The parish church of St Mary the Virgin has 12th-century origins and stands on the site of a smaller Saxon church. The west tower was added in 1750, and the church was largely rebuilt in 1855 and 1859 by G.E. Street, in 13th-century style. In 1968 it was designated as Grade II* listed.

Anglo-Saxon masonry is present in the long-and-short quoins of the nave. The north doorway of the nave is late-12th-century, although the opening was altered in the 15th century and much of the carving was restored in the 19th century. The font bowl, with chevron and strapwork carving, is also from the 12th century. The north chapel was added in the 14th century. Monuments include two damaged effigies of knights, from the late 13th and late 14th centuries.

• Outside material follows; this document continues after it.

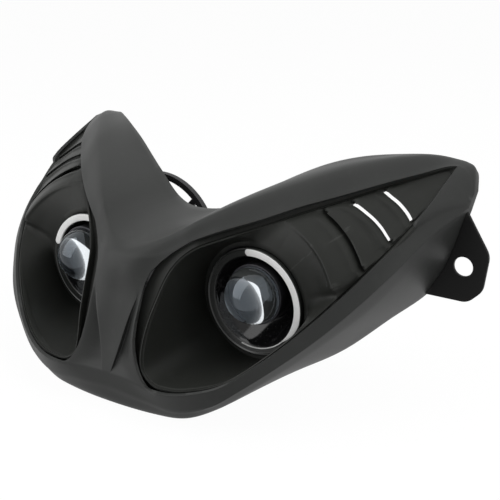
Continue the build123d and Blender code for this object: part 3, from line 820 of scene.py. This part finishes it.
def end_tree(tree, geometry, finish):
    real = tree_node(tree, "GeometryNodeRealizeInstances", None, {0: geometry})
    painted = tree_node(tree, "GeometryNodeSetMaterial", None,
                        {"Geometry": real, "Material": finish})
    tree_node(tree, "NodeGroupOutput", None, {0: painted})
    return tree


def rib_tree(finish):
    """Fine ribs that stand across an arc."""
    tree = new_tree("light guide ribs", {"Count": 60, "Radius": 0.0368, "Start": 0.0,
                                         "Sweep": 1.0, "Length": 0.004, "Width": 0.0003})
    given = tree.nodes.new("NodeGroupInput").outputs
    arc = tree_node(tree, "GeometryNodeCurveArc", {"mode": "RADIUS"},
                    {"Resolution": given["Count"], "Radius": given["Radius"],
                     "Start Angle": given["Start"], "Sweep Angle": given["Sweep"]})
    size = tree_node(tree, "ShaderNodeCombineXYZ", None,
                     {0: given["Length"], 1: given["Width"], 2: 0.0003})
    bar = tree_node(tree, "GeometryNodeMeshCube", None, {"Size": size})
    spot = tree_node(tree, "GeometryNodeInputPosition")
    turn = tree_node(tree, "FunctionNodeAlignRotationToVector", {"axis": "X", "pivot_axis": "Z"},
                     {"Vector": spot})
    bars = tree_node(tree, "GeometryNodeInstanceOnPoints", None,
                     {"Points": arc, "Instance": bar, "Rotation": turn})
    return end_tree(tree, bars, finish)


def lifted(tree, geometry, size, share):
    """The geometry moved up by a share of a size."""
    rise = tree_node(tree, "ShaderNodeMath", {"operation": "MULTIPLY"}, {0: size, 1: share})
    up = tree_node(tree, "ShaderNodeCombineXYZ", None, {2: rise})
    return tree_node(tree, "GeometryNodeTransform", None,
                     {"Geometry": geometry, "Translation": up})


def screw_tree(finish):
    """Pan-head cross screws along Y, one at each vertex: the head is on the +Y side."""
    tree = new_tree("cross screws", {"Head Radius": 0.0026, "Head": 0.002, "Length": 0.007,
                                     "Shank Radius": 0.0015})
    given = tree.nodes.new("NodeGroupInput").outputs
    head = tree_node(tree, "GeometryNodeMeshCylinder", None,
                     {"Vertices": 32, "Radius": given["Head Radius"], "Depth": given["Head"]})
    width = tree_node(tree, "ShaderNodeMath", {"operation": "MULTIPLY"},
                      {0: given["Head Radius"], 1: 1.1})
    bars = []
    for long_axis in (0, 1):
        size = tree_node(tree, "ShaderNodeCombineXYZ", None,
                         {long_axis: width, 1 - long_axis: 0.0007, 2: 0.0016})
        bar = tree_node(tree, "GeometryNodeMeshCube", None, {"Size": size})
        bars.append(tree_node(tree, "GeometryNodeTransform", None,
                              {"Geometry": bar, "Translation": (0, 0, 0.001)}))
    cut = tree_node(tree, "GeometryNodeMeshBoolean", {"operation": "DIFFERENCE"},
                    {"Mesh 1": head, "Mesh 2": bars})
    shank = tree_node(tree, "GeometryNodeMeshCylinder", None,
                      {"Vertices": 16, "Radius": given["Shank Radius"], "Depth": given["Length"]})
    both = tree_node(tree, "GeometryNodeJoinGeometry", None,
                     {0: [lifted(tree, cut, given["Head"], 0.5),
                          lifted(tree, shank, given["Length"], -0.5)]})
    turned = tree_node(tree, "GeometryNodeTransform", None,
                       {"Geometry": both, "Rotation": (-math.pi / 2, 0, 0)})
    screws = tree_node(tree, "GeometryNodeInstanceOnPoints", None,
                       {"Points": given["Geometry"], "Instance": turned})
    return end_tree(tree, screws, finish)


def grow(name, tree, places, sizes):
    """Object made by a geometry node tree from points, turned into a plain mesh."""
    mesh = bpy.data.meshes.new(name)
    mesh.from_pydata([(Vector(p) + SHIFT) * MM for p in places], [], [])
    piece = add_object(name, mesh)
    modifier = piece.modifiers.new("repeat", "NODES")
    modifier.node_group = tree
    for item in tree.interface.items_tree:
        if item.in_out == "INPUT" and item.name in sizes:
            modifier[item.identifier] = sizes[item.name]
    return apply_modifiers(piece)


SHARE = {"subtype": "FACTOR", "min": 0, "max": 1}
COLOUR = {"subtype": "COLOR", "size": 3, "min": 0, "max": 1}


class HeadlightSizes(bpy.types.PropertyGroup):
    skin: bpy.props.FloatProperty(
        name="Skin", description="Wall of the mask, in millimetres", default=2.4, min=1.0, max=5.0)
    edge: bpy.props.FloatProperty(
        name="Edge", description="Rounding of the mask's edges, in millimetres", default=0.8,
        min=0.1, max=2.0)
    panel: bpy.props.FloatProperty(
        name="Panel", description="Wall of the inner panels, in millimetres", default=1.9,
        min=1.0, max=4.0)
    louvre_rise: bpy.props.FloatProperty(
        name="Louvre rise", description="How far a louvre's edge stands proud, in millimetres",
        default=2.8, min=0.0, max=5.0)
    ribs: bpy.props.IntProperty(
        name="Guide ribs", description="Number of fine ribs on a light guide", default=96, min=4,
        max=400)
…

Notable rectors include Thomas Owen, translator of works on agriculture, from 1779 until his death in 1812. A group ministry was established in 1974 to cover parishes centred on St Denys', Warminster; this continues today as the River Were benefice.

There was a chapel at Norridge, in the southwest of the parish, in the late 13th century but its site is not known. A Baptist chapel was built in the village by the Warminster congregation in 1850. It fell out of use in 1907 and became a private house.

== Notable buildings ==
As well as the church, the parish has another Grade II* listed building: Parks Court (formerly Manor Farmhouse), north-east of the church. The Park family held the manor since before 1242. Julian Orbach writes that the house has a "remarkably intact two-bay early-14th-century hall" between later wings. The gabled side wings and the porch were probably built or rebuilt by the Seaman family, tenants in the early 17th century. Restoration in 1985–6 included reversing or moving some of the 17th-century alterations. Inside there is 17th-century wainscot panelling and a staircase which is probable from the middle of that century.

North of the church, Temple Manor is on the site of the manor farm and is named after another landholding family. The house has three gabled attics and was built in the mid-17th century in brick; a rear range was added in the early 19th century. At the east end of the village, Halfway House is also a 17th-century brick house enlarged in the 19th century.

==Governance==
Upton Scudamore elects a parish council every four years. Most local government services are provided by Wiltshire Council, which has its offices in Trowbridge. The village is represented in Parliament by the MP for South West Wiltshire, Andrew Murrison, and in Wiltshire Council by Fleur de Rhé-Philipe.

Until 1934, when the civil parish of Chapmanslade was created, Upton Scudamore parish extended west to include Thoulstone and the east side of Chapmanslade village.

== Scudamore organs ==
John Baron (c.1807–1885) was rector of Upton Scudamore from 1850 until his death. While undertaking restoration of the church he wished to move music-making from the west end to the chancel, but there was neither money nor space for a large organ. Instead, he designed a small organ with one rank of pipes, one open diapason stop and no pedals, which was built by Nelson Hall (a local blacksmith) and housed in a case designed by G. E. Street, the architect commissioned to restore the church. Baron published in 1858 a short book Scudamore organs, or, Practical hints respecting organs for village churches and small chancels, with a frontispiece showing the organ installed at Upton Scudamore. The book led to the building of similar organs elsewhere, and a second edition was printed in 1862.

By 1860, Nelson Hall was selling organs priced from £80 at the Scudamore Organ Manufactory, giving a Warminster address. After Hall's early death in 1862, many Scudamore organs were built by the leading London makers, Henry Willis & Sons.